Folk tale
- Name: The Gypsy Tsaritsa
- Also known as: Циганка царица
- Aarne–Thompson grouping: ATU 408, "The Love for Three Oranges"
- Region: Pirot, East Serbia

= The Gypsy Tsaritsa =

Serbian folktale about a maiden from a fruit

The Gypsy Tsaritsa (Циганка царица) is a Serbian folktale published in the early 20th century. It is classified as tale type ATU 408, "The Love for Three Oranges", of the international Aarne-Thompson-Uther Index. As with The Three Oranges, the tale deals with a prince's search for a bride that lives inside a fruit, who is replaced by a false bride and goes through a cycle of incarnations, until she regains physical form again.

== Source ==
According to Serbian scholarship, the tale was first collected a teacher named Nikola Jakševac, from a student named Jovan Đorđević, in Pirot, East Serbia, and published by scholar Veselin Čajkanović.

== Summary ==
An old woman goes to draw water from a fountain, when the prince throws a pebble at the woman, breaking her jars. The woman then curses the prince to find a maiden from anywhere, and for him to find a bride with the ala. The prince then decides to look for his bride. He goes to the house of an ala and asks if she has such a girl. The ala says she has no girls, but forty sons that will soon come to devour him, so she hides him in her hut by transforming him into a broom. When her sons come home, they sense a human smell, but the ala dismisses it. After they sleep, the ala changes the prince back to human form and sends him to another ala, her sister, who might help him. The prince reaches the house of a second ala, asking her about any daughter she may have; the ala answers she has no daughters, only sons, and all fifty of them will come soon to devour him, so she turns the human prince into a broom, which she will throw among the apple trees.

The next morning, while her sons are asleep, the ala turns the prince back to human form and tells him to pluck however many apples he can carry in his hands. The prince plucks three apples, and is warned to open them near water. The prince leaves the ala's house and cuts open the first apple near water: a maiden appears and asks for water; the prince goes to give her some water, but she dies. The same thing happens to a second maiden from the second apple. The prince then enters the water and cuts open the last fruit, releasing another maiden, to whom he gives water and she survives. The prince falls in love with the third maiden and leaves her up a tree, while he goes to bring a wedding retinue to welcome her. After the prince goes away, there are some grain harvesters nearby, and a gypsy woman appears, carrying jugs to draw water. When the gypsy woman goes to draw water, she sees the apple maiden reflection in the water and believes it is her own, then declares she is too beautiful to work, and stops her task. Some time later, the harvesters return to work and the gypsy woman goes to draw water again, and again sees the maiden's reflection, then declares she is too beautiful to work. The apple maiden, from up the tree, explains the reflection is hers, not the gypsy's, and beckons her to draw some water for the harvesters. The gypsy girl, then, spots the maiden up the tree and calls for her to come down. The apple maiden does and the gypsy woman shoves her down in water, where she drowns, steals her clothes and takes her place atop a tree.

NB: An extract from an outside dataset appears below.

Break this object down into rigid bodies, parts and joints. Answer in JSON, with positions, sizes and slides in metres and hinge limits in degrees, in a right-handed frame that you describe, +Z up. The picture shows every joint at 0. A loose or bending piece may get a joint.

However, a spark comes out of the apple maiden's body when she hits the water, and it turns into a falcon. The gypsy takes the apple maiden's place atop the tree, having learned that her victim was waiting for the prince. The prince returns and notices the girl's appearance has changed to a darker colour, and she blames the heat. The prince believes the story and marries her. Some time later, a falcon appears in the royal gardens and asks the gardener about the prince and gypsy, uttering her wishes for him to sleep well and cursing the gypsy with pus and blood and for the tree it is perching on to dry and rot. It keeps happening whenever the falcon returns to the garden. The prince asks the gardener and is told the entire garden is almost with no trees, so he orders the rotten trees to be cut down and for tar to be smeared in the remaining ones. When the falcon returns, its talons are glued to the tar, and the prince takes the bird inside. When the prince leaves for a hunt, the gypsy bride, who knows the falcon is the apple maiden's new form, wrings the bird's neck and kills it; some blood drips on the floor, a spark comes out of the bird's body and turns into the apple maiden, who quickly hides inside a wardrobe without the gypsy noticing her.

Whenever food is brought to the king, the apple maiden comes out of the wardrobe to eat the rest of the food and to kiss the prince. One day, the gypsy bride discovers her, tears out her eyes to lock them in a box, then throws the apple maiden through a window. An old man wanders near the castle and the maiden asks him to take her in. The old man shelters the girl in his house, where she produces pearls with her tears. Some time later, the old man goes to the market with the pearls, which he wants to sell for eyes. The gypsy bride learns of the seller and trades the apple maiden's eyes for the pearls. The apple maiden regains her sight when she puts on her eyes.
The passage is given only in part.